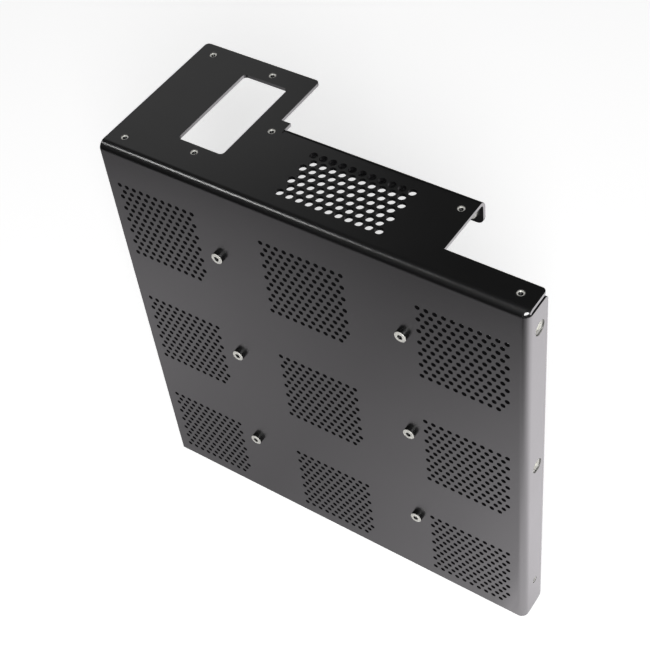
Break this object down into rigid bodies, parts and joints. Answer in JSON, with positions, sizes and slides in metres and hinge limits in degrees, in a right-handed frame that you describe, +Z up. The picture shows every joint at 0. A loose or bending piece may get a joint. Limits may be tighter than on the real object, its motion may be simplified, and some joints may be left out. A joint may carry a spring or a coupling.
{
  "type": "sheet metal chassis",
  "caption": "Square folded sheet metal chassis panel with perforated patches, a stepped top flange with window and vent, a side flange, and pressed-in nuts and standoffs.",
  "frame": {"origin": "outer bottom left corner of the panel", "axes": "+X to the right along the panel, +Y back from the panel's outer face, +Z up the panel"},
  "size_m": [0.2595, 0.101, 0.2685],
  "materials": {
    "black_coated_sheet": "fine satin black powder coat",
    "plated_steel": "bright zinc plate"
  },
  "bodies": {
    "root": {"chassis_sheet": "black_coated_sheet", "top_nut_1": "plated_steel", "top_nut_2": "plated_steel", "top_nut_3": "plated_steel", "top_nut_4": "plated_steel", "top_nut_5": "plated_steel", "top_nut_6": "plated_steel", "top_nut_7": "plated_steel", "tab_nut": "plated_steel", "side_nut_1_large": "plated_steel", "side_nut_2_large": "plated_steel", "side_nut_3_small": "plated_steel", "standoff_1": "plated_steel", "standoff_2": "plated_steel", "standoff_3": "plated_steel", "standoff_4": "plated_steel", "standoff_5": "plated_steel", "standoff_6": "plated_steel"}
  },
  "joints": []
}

***

[AIM OF THE EXERCISE]
Repeat the data verbatim.

[EXERCISE SOLUTION]
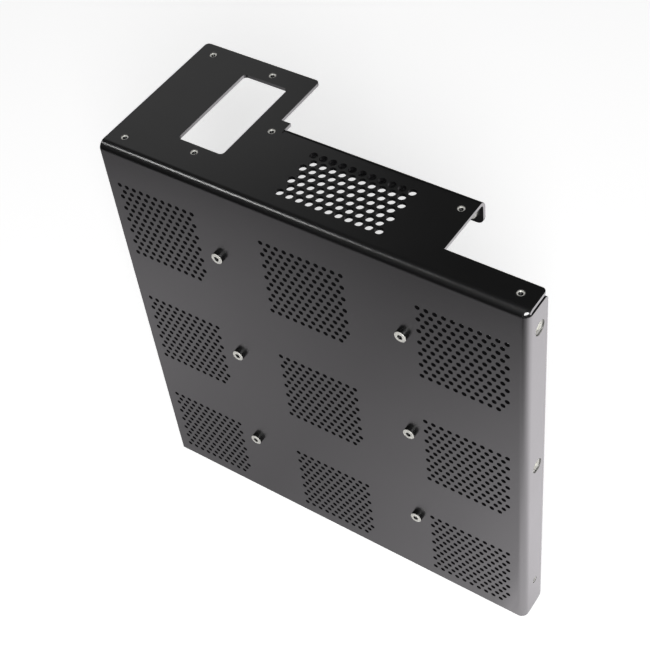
Break this object down into rigid bodies, parts and joints. Answer in JSON, with positions, sizes and slides in metres and hinge limits in degrees, in a right-handed frame that you describe, +Z up. The picture shows every joint at 0. A loose or bending piece may get a joint. Limits may be tighter than on the real object, its motion may be simplified, and some joints may be left out. A joint may carry a spring or a coupling.
{
  "type": "sheet metal chassis",
  "caption": "Square folded sheet metal chassis panel with perforated patches, a stepped top flange with window and vent, a side flange, and pressed-in nuts and standoffs.",
  "frame": {"origin": "outer bottom left corner of the panel", "axes": "+X to the right along the panel, +Y back from the panel's outer face, +Z up the panel"},
  "size_m": [0.2595, 0.101, 0.2685],
  "materials": {
    "black_coated_sheet": "fine satin black powder coat",
    "plated_steel": "bright zinc plate"
  },
  "bodies": {
    "root": {"chassis_sheet": "black_coated_sheet", "top_nut_1": "plated_steel", "top_nut_2": "plated_steel", "top_nut_3": "plated_steel", "top_nut_4": "plated_steel", "top_nut_5": "plated_steel", "top_nut_6": "plated_steel", "top_nut_7": "plated_steel", "tab_nut": "plated_steel", "side_nut_1_large": "plated_steel", "side_nut_2_large": "plated_steel", "side_nut_3_small": "plated_steel", "standoff_1": "plated_steel", "standoff_2": "plated_steel", "standoff_3": "plated_steel", "standoff_4": "plated_steel", "standoff_5": "plated_steel", "standoff_6": "plated_steel"}
  },
  "joints": []
}